** begin **

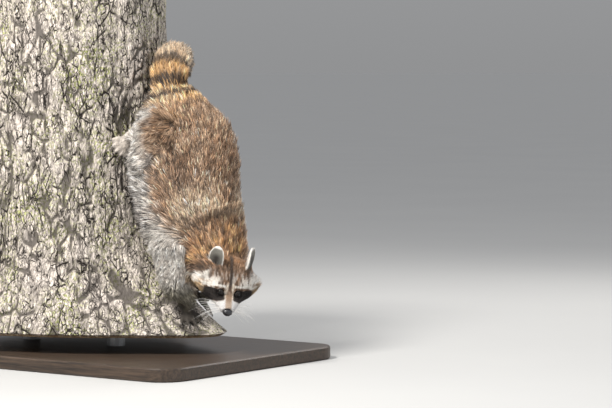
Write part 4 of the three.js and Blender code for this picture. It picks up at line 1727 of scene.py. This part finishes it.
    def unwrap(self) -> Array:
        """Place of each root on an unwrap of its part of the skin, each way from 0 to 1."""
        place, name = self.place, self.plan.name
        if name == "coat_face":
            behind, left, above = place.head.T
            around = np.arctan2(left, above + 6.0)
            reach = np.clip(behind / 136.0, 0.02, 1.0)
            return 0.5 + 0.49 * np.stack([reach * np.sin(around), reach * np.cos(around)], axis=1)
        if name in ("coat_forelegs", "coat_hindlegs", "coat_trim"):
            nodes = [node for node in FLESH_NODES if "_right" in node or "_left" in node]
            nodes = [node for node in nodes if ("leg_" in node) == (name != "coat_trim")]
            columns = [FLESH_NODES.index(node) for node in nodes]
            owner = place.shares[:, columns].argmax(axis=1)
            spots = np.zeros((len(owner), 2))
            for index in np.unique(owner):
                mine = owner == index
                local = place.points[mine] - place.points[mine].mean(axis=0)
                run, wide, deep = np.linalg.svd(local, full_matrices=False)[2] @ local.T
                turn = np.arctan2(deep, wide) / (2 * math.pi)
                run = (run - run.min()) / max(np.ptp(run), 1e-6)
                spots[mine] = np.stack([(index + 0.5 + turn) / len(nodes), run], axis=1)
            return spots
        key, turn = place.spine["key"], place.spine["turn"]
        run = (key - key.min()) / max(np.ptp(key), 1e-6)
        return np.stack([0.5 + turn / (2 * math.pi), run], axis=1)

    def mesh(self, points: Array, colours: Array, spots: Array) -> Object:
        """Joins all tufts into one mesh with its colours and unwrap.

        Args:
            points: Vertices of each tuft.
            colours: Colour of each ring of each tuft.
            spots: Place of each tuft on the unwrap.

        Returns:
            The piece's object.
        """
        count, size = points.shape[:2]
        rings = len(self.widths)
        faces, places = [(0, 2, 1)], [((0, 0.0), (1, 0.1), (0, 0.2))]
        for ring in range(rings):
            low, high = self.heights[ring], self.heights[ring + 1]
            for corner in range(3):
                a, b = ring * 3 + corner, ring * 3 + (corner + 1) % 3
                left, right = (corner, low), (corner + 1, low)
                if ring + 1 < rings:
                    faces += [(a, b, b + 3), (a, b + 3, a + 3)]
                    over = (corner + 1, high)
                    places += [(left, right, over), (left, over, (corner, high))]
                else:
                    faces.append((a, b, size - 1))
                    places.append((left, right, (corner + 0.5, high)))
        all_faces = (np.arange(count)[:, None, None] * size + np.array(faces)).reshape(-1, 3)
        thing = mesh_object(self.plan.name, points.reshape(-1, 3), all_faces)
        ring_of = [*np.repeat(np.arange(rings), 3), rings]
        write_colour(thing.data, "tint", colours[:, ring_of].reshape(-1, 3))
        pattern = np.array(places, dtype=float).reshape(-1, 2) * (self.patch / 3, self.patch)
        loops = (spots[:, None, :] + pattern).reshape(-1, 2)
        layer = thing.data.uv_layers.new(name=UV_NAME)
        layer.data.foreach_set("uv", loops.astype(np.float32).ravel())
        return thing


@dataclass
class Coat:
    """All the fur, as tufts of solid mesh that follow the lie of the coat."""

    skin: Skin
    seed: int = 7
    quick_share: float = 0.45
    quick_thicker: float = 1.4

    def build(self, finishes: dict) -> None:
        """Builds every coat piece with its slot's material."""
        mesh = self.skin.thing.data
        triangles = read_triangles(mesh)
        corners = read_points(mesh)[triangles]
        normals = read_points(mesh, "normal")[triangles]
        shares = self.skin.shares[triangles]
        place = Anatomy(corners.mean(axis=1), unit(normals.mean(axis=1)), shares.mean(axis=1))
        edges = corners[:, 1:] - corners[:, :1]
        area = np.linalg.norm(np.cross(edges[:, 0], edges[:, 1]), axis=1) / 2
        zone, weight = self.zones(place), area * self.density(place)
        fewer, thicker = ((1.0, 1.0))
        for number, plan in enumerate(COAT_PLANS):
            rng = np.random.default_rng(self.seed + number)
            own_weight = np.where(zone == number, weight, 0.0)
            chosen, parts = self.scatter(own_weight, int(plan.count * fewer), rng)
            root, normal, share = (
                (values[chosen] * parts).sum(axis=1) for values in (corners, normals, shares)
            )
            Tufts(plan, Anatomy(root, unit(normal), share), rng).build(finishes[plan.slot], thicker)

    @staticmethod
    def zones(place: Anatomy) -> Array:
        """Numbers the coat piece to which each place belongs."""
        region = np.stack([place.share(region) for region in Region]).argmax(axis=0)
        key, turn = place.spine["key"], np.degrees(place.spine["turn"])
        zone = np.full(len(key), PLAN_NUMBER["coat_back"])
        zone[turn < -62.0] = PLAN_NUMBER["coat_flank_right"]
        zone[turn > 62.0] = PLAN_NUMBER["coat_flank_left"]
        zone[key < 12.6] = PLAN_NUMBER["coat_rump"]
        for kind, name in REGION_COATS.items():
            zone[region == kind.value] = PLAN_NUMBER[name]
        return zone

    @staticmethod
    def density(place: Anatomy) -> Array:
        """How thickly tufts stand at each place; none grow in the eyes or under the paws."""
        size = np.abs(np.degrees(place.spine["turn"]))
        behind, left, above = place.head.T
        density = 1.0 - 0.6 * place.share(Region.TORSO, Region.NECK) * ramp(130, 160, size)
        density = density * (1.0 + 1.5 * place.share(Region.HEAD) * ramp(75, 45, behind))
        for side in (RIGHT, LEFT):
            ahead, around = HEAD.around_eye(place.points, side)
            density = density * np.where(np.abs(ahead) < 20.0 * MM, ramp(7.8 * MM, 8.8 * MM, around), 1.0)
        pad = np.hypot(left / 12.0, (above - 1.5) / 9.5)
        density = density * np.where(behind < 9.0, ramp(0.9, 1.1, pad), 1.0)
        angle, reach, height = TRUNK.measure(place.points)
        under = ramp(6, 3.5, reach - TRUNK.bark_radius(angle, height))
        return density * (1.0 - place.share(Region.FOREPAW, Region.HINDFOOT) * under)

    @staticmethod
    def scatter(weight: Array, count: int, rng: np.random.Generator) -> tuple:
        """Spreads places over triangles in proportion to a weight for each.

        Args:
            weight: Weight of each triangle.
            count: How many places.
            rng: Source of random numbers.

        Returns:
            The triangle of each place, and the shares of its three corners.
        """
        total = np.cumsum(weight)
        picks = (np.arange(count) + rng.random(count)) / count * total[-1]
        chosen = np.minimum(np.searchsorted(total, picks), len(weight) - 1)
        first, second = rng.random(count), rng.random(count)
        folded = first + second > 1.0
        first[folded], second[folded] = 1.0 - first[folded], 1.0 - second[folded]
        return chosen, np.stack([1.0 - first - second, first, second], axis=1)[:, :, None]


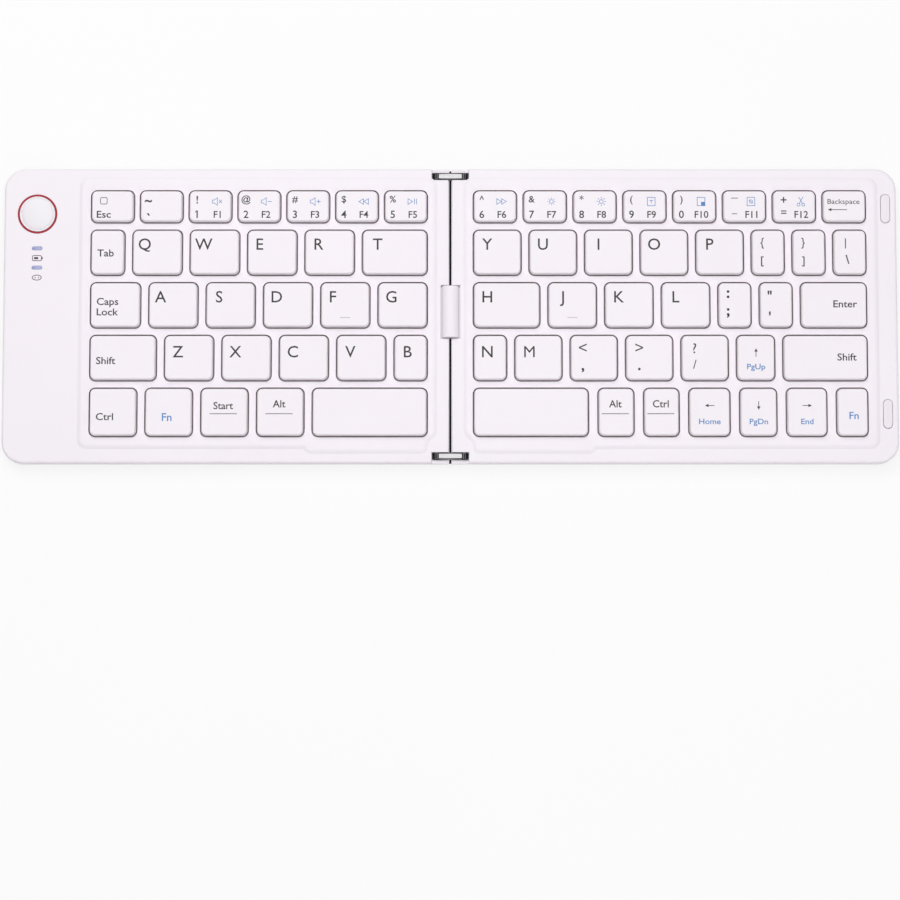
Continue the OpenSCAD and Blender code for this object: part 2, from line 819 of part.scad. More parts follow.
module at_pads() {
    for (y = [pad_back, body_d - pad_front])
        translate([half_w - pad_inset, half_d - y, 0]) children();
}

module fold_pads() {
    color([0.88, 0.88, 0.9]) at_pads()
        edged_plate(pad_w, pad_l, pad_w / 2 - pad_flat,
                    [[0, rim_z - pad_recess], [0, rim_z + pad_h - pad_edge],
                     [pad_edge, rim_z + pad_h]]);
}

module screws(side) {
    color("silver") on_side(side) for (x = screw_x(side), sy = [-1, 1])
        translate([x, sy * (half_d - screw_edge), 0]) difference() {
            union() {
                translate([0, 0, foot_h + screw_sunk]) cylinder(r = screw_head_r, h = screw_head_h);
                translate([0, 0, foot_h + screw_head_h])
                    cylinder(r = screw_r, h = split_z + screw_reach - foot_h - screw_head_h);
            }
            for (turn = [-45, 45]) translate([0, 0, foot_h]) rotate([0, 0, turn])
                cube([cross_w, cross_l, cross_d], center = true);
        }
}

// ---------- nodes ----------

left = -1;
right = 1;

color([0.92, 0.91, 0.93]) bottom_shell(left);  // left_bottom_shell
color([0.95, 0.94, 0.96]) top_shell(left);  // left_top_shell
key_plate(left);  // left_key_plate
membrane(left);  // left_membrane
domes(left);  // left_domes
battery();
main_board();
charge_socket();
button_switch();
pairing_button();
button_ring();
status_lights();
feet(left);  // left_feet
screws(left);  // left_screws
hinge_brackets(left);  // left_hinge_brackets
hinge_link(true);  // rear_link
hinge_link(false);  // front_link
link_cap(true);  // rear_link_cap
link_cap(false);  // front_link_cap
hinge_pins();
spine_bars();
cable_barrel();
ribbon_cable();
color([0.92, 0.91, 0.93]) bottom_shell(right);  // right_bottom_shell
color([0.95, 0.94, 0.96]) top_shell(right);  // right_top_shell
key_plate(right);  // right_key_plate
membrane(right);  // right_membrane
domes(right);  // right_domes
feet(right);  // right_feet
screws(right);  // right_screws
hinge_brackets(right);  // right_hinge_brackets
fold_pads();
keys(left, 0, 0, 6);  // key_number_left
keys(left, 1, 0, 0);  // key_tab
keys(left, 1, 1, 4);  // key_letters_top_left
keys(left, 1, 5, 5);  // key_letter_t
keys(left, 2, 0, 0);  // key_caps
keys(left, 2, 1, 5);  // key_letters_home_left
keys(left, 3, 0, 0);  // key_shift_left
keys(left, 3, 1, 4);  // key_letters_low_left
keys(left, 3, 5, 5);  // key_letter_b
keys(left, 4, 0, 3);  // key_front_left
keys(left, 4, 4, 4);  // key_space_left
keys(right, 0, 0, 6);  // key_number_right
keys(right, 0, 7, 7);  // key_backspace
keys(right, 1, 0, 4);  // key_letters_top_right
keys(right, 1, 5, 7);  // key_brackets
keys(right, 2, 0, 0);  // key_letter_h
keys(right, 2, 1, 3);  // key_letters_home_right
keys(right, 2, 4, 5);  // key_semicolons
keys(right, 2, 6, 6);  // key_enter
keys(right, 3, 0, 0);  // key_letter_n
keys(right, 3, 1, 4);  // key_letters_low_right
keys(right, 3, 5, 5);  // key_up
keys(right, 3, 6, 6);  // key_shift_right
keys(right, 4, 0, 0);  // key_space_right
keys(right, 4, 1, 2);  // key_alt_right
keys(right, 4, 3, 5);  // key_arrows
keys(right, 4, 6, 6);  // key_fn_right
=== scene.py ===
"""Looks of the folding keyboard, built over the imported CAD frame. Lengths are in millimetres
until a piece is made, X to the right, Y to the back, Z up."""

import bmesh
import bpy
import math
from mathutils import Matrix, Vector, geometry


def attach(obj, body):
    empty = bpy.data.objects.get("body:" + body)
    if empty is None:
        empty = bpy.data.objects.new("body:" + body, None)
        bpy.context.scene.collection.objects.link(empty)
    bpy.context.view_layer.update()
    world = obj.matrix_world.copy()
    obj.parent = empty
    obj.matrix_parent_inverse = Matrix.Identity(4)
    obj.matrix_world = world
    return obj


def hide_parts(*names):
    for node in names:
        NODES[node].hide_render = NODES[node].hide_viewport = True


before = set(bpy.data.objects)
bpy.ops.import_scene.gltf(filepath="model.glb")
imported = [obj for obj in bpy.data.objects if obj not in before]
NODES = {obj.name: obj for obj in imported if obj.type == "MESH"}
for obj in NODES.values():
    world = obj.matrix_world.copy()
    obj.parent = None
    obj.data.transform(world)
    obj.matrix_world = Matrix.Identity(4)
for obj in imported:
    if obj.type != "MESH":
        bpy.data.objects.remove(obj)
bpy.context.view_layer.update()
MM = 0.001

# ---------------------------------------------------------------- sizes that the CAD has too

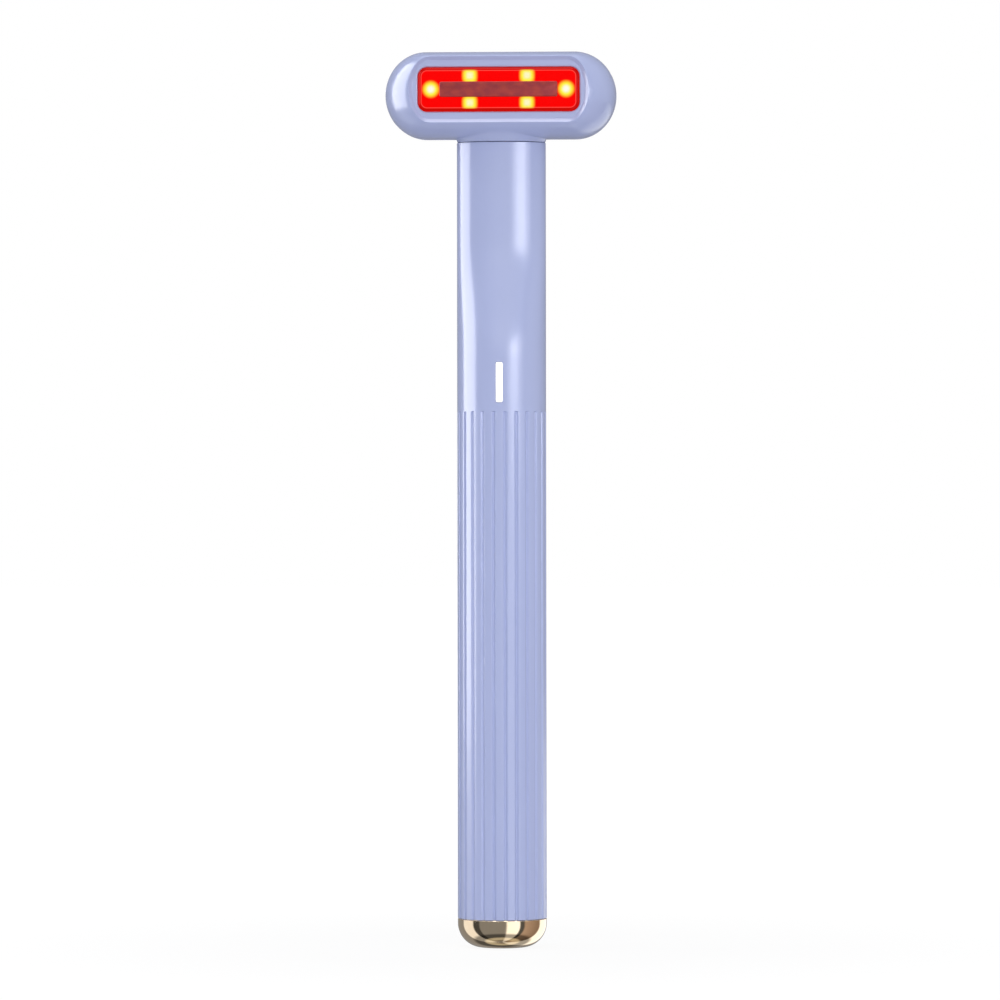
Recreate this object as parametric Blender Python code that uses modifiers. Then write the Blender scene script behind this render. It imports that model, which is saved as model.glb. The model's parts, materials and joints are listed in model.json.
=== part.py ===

** end **

Your task is to give again the lines from the one containing "keys(right, 3, 0, 0);" to the one containing "bpy.context.scene.collection.objects.link(empty)", both lines included, exactly and without anything added.

> **REPLY**
keys(right, 3, 0, 0);  // key_letter_n
keys(right, 3, 1, 4);  // key_letters_low_right
keys(right, 3, 5, 5);  // key_up
keys(right, 3, 6, 6);  // key_shift_right
keys(right, 4, 0, 0);  // key_space_right
keys(right, 4, 1, 2);  // key_alt_right
keys(right, 4, 3, 5);  // key_arrows
keys(right, 4, 6, 6);  // key_fn_right
=== scene.py ===
"""Looks of the folding keyboard, built over the imported CAD frame. Lengths are in millimetres
until a piece is made, X to the right, Y to the back, Z up."""

import bmesh
import bpy
import math
from mathutils import Matrix, Vector, geometry


def attach(obj, body):
    empty = bpy.data.objects.get("body:" + body)
    if empty is None:
        empty = bpy.data.objects.new("body:" + body, None)
        bpy.context.scene.collection.objects.link(empty)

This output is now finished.